There ARE, however, aspects of the film that actually improve on her original HP series. Rowling had a big issue with the romances in her series. Ron/Hermione was clearly set up very early on, but by the end of the series it became so obvious that they were a bad fit for each other that even Rowling admitted they’d probably need counseling. Harry/Ginny was just terrible. Ginny was one of the worst characters in the series, their relationship had almost no time at all to grow, and it became quickly clear that Ginny had become an author favorite, which just made everything more annoying. While an actress with good chemistry perhaps could have saved things the performance from Bonnie Wright somehow managed to make it worse, her chemistry with Daniel Radcliffe roughly on par with the chemistry between C-3PO and R2D2 without the humor.
The romances in “Fantastic Beasts” are excellent. Newt and Tina in particular are fantastic with each other. Newt is an odd sort (“People tend to find me annoying” he tells Jacob the no-maj, America’s term for muggles), more comfortable with his beasts than with other people, which might make finding a romantic match that seems sane, attractive, and genuinely compatible difficult. Rowling and Katherine Waterston manage to hit the sweet spot. Tina is attractive without being movie star gorgeous enough for her attraction to Newt to be unrealistic, she is straight laced and buttoned up enough that you could see where she and Newt might find some common ground in loneliness, and she is just awkward enough to be endearing and for Newt’s awkwardness to play off of her well without making her a total loser and social reject. She and Newt spend enough time together in the film for their relationship to really grow, and by the end of the movie I found myself surprised at how invested in them I was.

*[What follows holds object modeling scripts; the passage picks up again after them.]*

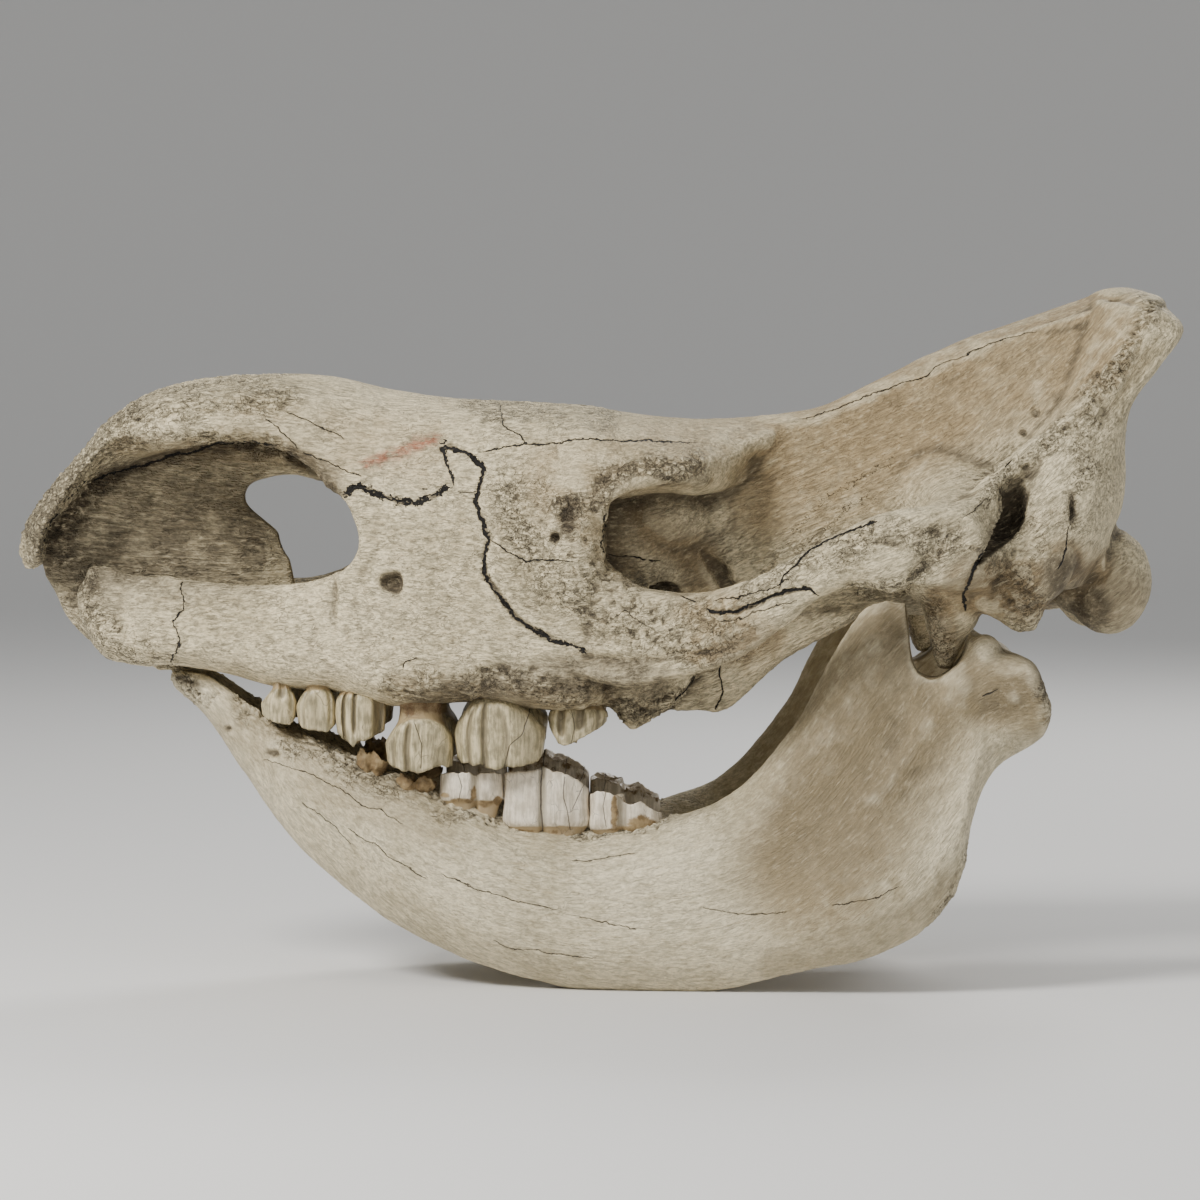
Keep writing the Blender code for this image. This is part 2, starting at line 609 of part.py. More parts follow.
def build_cranium(sockets):
    made = cranium_shells()
    add_remesh(made)
    hollows = as_helper(hollow_shells())
    add_remesh(hollows)
    hole = bmesh.new()
    plate(hole, NOSE_HOLE, NOSE_HOLE_DEPTH, NOSE_HOLE_REACH)
    hole = as_helper(object_from(hole, "nose_hole"))
    add_cut(made, hollows, "Hollows")
    add_cut(made, hole, "Nose hole")
    fused = settle(made, "cranium_fused")
    add_remesh(fused)
    add_smooth(fused, WEAR_TURNS)
    smooth = settle(fused, "cranium")
    thinned(smooth, CRANIUM_TRIANGLES)
    add_cut(smooth, sockets, "Sockets")
    return smooth


def jaw_branch(bm):
    """One branch of the lower jaw, from beside the chin back to the joint knob."""
    rings = []
    for u in JAW_STATIONS:
        upper, lower = height_at(JAW_TOP, u), height_at(JAW_BOTTOM, u)
        (wt, ht), (wm, hm), (wb, hb) = between(JAW_REACH, u)
        drop = lower - upper
        rim = min(JAW_RIM_SHARE * drop, JAW_RIM_MOST)
        half = [
            (upper, wt), (upper + rim, wt + ht), (upper + drop * 0.5, wm + hm), (lower - rim, wb + hb),
            (lower, wb), (lower - rim, wb - hb), (upper + drop * 0.5, wm - hm), (upper + rim, wt - ht),
        ]
        ring = curve_through(half, 3, cyclic=True)
        rings.append([spot(u, v, w) for v, w in ring])
    skin(bm, rings)


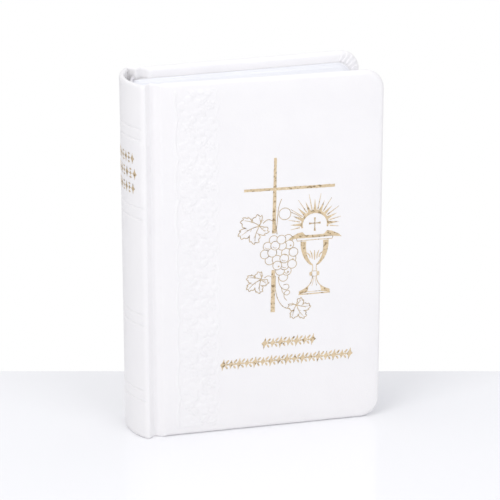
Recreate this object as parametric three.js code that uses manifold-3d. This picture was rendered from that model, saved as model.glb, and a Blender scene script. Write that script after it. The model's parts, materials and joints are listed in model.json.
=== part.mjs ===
// A pocket prayer book in padded white leatherette, standing on its tail edge and slightly fanned.
// Millimetres, +Z up along the spine, +X from the spine to the fore-edge, front cover facing -Y.
import * as THREE from "three";
import { mergeVertices } from "three/addons/utils/BufferGeometryUtils.js";
import Module from "manifold-3d";

const wasm = await Module();
wasm.setup();

// ---------- driving dimensions ----------
const HEIGHT = 130;
const COVER_WIDTH = 86.1; // spine ridge to fore-edge
const SPINE_THICKNESS = 25.6; // over both covers, at the spine
const SPINE_BULGE = 4.4; // how far the rounded spine stands out past its ridges
const FAN_ANGLE = THREE.MathUtils.degToRad(3.83); // between the covers as the book stands
const CORNER_RADIUS = 7;
const SQUARE = 3.7; // overhang of the covers past the leaves
const SECTION_COUNT = 12;

// layers of a cover, from the outside in
const COVER_THICKNESS = 3.2;
const SKIN = 0.6;
const FOAM = 0.6;
const BOARD = 1.4;
const GLUE_GAP = 0.1;
const TURN_IN = 0.4;
const TURN_IN_WIDTH = 12;
const PASTEDOWN = 0.2;
const EDGE_WALL = 0.7;

// joints of the case
const HINGE_X = 3; // centre of the joint groove
const HINGE_DEPTH = 2.15; // of the hinge line under the cover's face, in the leatherette itself
const GROOVE_DEPTH = 1.85;
const SHOULDER_X = 6.9; // where the board begins; the leatherette bends freely up to it

// leaves
const FLYLEAF = 0.25;
const LEAF_GAP = 0.05;
const COVER_LEAF_GAP = 0.15;
const GUTTER_X = 5; // where the leaves turn
const FREE_RADIUS = 6; // from the turning line to where the free leaves begin
const FOLD_REACH = 5.5; // sewn fold past the turning line, in the middle of the block
const FOLD_SETBACK = 1.7; // how much less it reaches at the outer sections

// spine of the block, counted outwards from the section folds
const HOLLOW = 0.85; // from the leatherette and its inlay to the lining
const SPINE_SKIN = 0.8;
const INLAY = 0.8;
const LINING = 0.2;
const MULL = 0.3;
const THREAD = 0.3;
const THREAD_HEIGHTS = [14, 48, 82, 116];
const BAND_HEIGHT = 1.5; // headband and tailband
const BAND_DEPTH = 1.1;
const INLAY_HALF = 10.8; // half the inlay's width
const INLAY_END = 1; // from the case's ends to the inlay's
const LINING_END = 2; // from the block's ends to the lining's
const MULL_END = 4;
const THREAD_HALF_HEIGHT = 0.4;
const THREAD_END = 0.4; // from the outermost fold to the thread's end
const BAND_END = 0.2;

// gold foil
const FOIL = 0.1;
const FOIL_GAP = 0.05;

// ---------- derived dimensions ----------
const HALF_FAN = FAN_ANGLE / 2;
const HALF_SPINE = SPINE_THICKNESS / 2;
const HINGE_Y = HALF_SPINE - HINGE_DEPTH;
const PASTEDOWN_FACE = COVER_THICKNESS + LEAF_GAP + PASTEDOWN;
const FLYLEAF_OUTER = HALF_SPINE - PASTEDOWN_FACE - COVER_LEAF_GAP;
const BLOCK_HALF = FLYLEAF_OUTER - FLYLEAF - LEAF_GAP;
const SECTION_THICKNESS = (2 * BLOCK_HALF) / SECTION_COUNT;
const HALF_COUNT = SECTION_COUNT / 2;
const BLOCK_LOW = SQUARE;
const BLOCK_HIGH = HEIGHT - SQUARE;
const LEAF_CORNER = CORNER_RADIUS - 2;
const SPINE_RADIUS = (HALF_SPINE ** 2 + SPINE_BULGE ** 2) / (2 * SPINE_BULGE);
const ARC_X = SPINE_RADIUS - SPINE_BULGE; // centre of every spine arc
const INLAY_RADIUS = SPINE_RADIUS - SPINE_SKIN - GLUE_GAP;
const LINING_RADIUS = INLAY_RADIUS - INLAY - HOLLOW;
const MULL_RADIUS = LINING_RADIUS - LINING - GLUE_GAP;
const THREAD_RADIUS = MULL_RADIUS - MULL - GLUE_GAP;
const FOLD_RADIUS = THREAD_RADIUS - THREAD - GLUE_GAP;
const LEAF_WIDTH = COVER_WIDTH - SQUARE - foldBack(BLOCK_HALF);
const ARC_STEPS = 7;
const SPINE_STEPS = 22;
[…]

Jacob the no-maj and Queenie, Tina’s sister, are the B couple. Jacob is so naturally likable and has so much heart that you could ship him with just about anybody and have it work, but Rowling does do the work setting up why Jacob and Queenie are a good match. Queenie is a mind-reader and her personality is somewhat femme fatale-ish. She plays up her natural sexiness and flirts coquettishly with Jacob, but as the film goes on you start to realize that there’s both more and less to Queenie than meets the eye: She’s clearly more than a pretty face, but at the same time she really just is naturally playful and sexy, and her flirtation with Jacob wasn’t to toy with him but because she was genuinely attracted to him. There’s a hint that the attraction is related to her mind-reading: “There’s nobody like me”, Jacob says to Queenie mid-film, and with Queenie being a mind-reader you could see how finding someone genuinely unique could appeal to her. Jacob is also honest in a way that most people aren’t: Not necessarily honest about everything he says, but honest about his emotions, which must appeal to Queenie.

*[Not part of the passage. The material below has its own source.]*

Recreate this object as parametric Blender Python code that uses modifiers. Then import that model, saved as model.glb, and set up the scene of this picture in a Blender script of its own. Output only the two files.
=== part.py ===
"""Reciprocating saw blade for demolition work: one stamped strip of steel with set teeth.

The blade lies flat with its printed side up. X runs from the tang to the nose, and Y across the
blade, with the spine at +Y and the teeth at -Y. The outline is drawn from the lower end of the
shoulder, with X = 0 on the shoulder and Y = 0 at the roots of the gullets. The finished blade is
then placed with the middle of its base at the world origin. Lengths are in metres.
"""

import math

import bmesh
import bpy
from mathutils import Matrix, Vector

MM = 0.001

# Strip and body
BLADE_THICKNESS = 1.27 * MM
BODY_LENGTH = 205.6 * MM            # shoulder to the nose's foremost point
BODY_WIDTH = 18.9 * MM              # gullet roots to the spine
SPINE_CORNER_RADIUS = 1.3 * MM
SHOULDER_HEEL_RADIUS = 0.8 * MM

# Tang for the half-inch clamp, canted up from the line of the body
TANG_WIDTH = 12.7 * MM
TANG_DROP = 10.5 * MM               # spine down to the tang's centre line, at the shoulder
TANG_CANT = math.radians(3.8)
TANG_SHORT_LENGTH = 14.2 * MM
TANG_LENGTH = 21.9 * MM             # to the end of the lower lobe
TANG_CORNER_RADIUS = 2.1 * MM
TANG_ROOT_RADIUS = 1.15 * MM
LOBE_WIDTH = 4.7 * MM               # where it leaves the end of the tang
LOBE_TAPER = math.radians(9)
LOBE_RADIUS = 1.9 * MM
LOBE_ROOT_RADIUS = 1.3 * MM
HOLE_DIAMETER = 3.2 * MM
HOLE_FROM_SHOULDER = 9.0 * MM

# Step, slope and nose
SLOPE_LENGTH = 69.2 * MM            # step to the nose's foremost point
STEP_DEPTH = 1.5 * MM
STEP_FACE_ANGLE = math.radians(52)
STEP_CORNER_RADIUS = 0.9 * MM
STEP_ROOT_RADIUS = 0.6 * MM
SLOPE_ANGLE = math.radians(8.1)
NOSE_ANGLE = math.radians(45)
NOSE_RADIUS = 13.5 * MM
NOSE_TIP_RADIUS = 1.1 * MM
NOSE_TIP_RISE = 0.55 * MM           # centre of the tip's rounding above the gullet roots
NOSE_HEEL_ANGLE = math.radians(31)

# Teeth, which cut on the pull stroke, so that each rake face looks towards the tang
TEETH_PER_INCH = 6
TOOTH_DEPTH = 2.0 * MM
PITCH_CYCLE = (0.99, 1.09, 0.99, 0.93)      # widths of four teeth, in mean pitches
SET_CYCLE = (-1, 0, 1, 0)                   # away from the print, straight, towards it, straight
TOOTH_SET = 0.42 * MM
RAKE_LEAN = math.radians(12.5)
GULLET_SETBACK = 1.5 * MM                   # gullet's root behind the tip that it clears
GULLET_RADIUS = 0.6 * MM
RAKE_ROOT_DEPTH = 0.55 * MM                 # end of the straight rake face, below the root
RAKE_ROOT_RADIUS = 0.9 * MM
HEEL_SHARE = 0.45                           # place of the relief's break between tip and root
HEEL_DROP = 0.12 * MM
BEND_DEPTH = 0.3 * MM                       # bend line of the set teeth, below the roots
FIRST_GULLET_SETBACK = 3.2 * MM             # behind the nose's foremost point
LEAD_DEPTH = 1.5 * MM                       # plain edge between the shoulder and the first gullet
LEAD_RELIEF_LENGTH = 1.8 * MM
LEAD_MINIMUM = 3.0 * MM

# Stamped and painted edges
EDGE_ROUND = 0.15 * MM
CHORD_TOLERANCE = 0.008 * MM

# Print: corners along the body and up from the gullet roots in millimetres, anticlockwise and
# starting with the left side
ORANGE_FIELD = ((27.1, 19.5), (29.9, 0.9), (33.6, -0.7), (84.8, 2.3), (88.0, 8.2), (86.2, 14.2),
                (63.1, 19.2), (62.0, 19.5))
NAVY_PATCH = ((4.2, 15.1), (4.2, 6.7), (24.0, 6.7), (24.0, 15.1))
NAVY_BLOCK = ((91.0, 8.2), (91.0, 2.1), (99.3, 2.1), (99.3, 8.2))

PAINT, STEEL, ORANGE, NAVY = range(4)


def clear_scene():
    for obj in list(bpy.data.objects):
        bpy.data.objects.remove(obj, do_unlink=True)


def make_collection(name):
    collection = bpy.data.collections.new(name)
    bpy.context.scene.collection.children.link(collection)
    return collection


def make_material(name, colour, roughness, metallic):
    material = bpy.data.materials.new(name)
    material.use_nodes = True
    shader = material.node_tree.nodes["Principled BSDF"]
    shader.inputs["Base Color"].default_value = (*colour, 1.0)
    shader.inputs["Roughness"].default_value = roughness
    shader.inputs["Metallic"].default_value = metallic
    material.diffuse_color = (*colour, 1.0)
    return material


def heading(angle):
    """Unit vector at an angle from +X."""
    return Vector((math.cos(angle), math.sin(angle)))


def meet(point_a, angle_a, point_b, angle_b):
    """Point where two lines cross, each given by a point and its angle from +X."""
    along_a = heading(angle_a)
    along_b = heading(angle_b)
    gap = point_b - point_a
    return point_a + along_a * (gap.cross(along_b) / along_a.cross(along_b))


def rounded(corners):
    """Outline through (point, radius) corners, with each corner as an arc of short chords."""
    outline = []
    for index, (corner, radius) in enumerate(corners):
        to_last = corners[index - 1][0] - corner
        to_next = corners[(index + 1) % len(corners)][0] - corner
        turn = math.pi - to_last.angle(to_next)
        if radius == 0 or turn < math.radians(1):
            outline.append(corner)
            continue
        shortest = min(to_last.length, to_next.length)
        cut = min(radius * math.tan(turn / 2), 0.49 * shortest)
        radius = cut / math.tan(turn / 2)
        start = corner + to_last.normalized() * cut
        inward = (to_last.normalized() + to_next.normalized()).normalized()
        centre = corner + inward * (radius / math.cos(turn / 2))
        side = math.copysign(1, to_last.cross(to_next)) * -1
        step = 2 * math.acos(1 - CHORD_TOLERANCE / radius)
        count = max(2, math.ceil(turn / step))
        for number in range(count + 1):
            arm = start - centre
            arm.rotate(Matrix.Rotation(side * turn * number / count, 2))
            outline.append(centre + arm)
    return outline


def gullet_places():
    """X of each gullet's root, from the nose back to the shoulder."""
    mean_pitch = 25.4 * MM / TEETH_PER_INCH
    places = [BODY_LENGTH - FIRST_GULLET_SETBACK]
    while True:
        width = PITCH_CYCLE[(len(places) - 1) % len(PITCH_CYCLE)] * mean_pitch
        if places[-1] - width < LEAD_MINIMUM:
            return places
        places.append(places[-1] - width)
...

Jacob is the heart of the film. His emotions are always on his sleeve and he comes across the whole time as if he’s thrilled to have lucked his way into some secret club where magic exists and wizards are bringing him on adventures to capture erumpents. He is constantly awed by everything he sees and clearly enjoys being valued as a companion by the rest of the group. It’s easy to see why anybody would fall for Queenie, but Jacob in particular seems like the sort of person who would be attracted to the glamour that Queenie represents, and isn’t embarrassed to show it.
As I said, not everything is perfect. Besides those sections that get bogged down a bit and somewhat questionable worldbuilding logic (another common Rowling flaw is that her world feels smart and detailed at first glance but falls apart as soon as you think too long about it – Newt’s masquerade-saving solution at the end particularly strains suspension of disbelief to breaking point, among some other things), there’s a scene in the middle where our characters enter a magical speakeasy and the CGI becomes especially obvious and lazy – not to mention that the scene is more or less a carbon copy of the Star Wars cantina scene. But it’s a minor complaint.
The movie also deals with some typical Rowling social issues. Rowling falls into that class of writers that clearly wants to go full SJW but is too honest about her work to really commit (also in this class is Joss Whedon and Steven Moffat, at least until the hideously terrible “Sherlock” Christmas special), and “Fantastic Beasts” is no exception to this rule. It’s clear in “Fantastic Beasts” that we’re supposed to draw comparisons between the American attitude towards no-maj’s and modern Islamophobia (such as it is), but the comparison doesn’t really work on a deeper level. Islam is an ideology, not a race; there are certain things one needs to think and believe just to be considered Islamic. No-maj is not a religion or belief system, just a state of being that can’t be helped, which makes the comparison inherently asymmetrical.
The better analogy, and one Rowling has also drawn very explicitly on in the past, is one of race – but this might not be a hill Rowling wants to die on. Even in the supposedly more progressive British wizarding world wizards and muggles separate themselves to a very significant degree, to the point where wizards have secret governments entirely separate from the muggle world. This has the effect, if we extrapolate outward, of making Rowling a race-based nationalist! “Fantastic Beasts” (probably inadvertently) even supports such a reading when Queenie justifies her decision not to mind-wipe Jacob by proclaiming “You’re one of us now”. Notice the wording – it’s not wrong to treat muggles as a total out-group. Jacob is simply an exception.
Perhaps the whole thing really IS more intelligent than meets the eye, but somehow I highly doubt Rowling would be willing to accept such a characterization.
This is actually a credit to her, not an insult – she is too honest to her work to shoe in social messages that don’t fit the story she’s trying to tell. Ultimately the message in Harry Potter and in “Fantastic Beasts” is still a positive and universal one: Love is the strongest magic of all, and it’s our differences, not our similarities, that make us valuable – to get mildly religious for a moment, our value before God is not because we’re all exactly the same as everybody else, but because God gave us all unique strengths and weaknesses. I think that’s something that everybody, from J.K. Rowling to the International Lord of Hate himself, can get behind.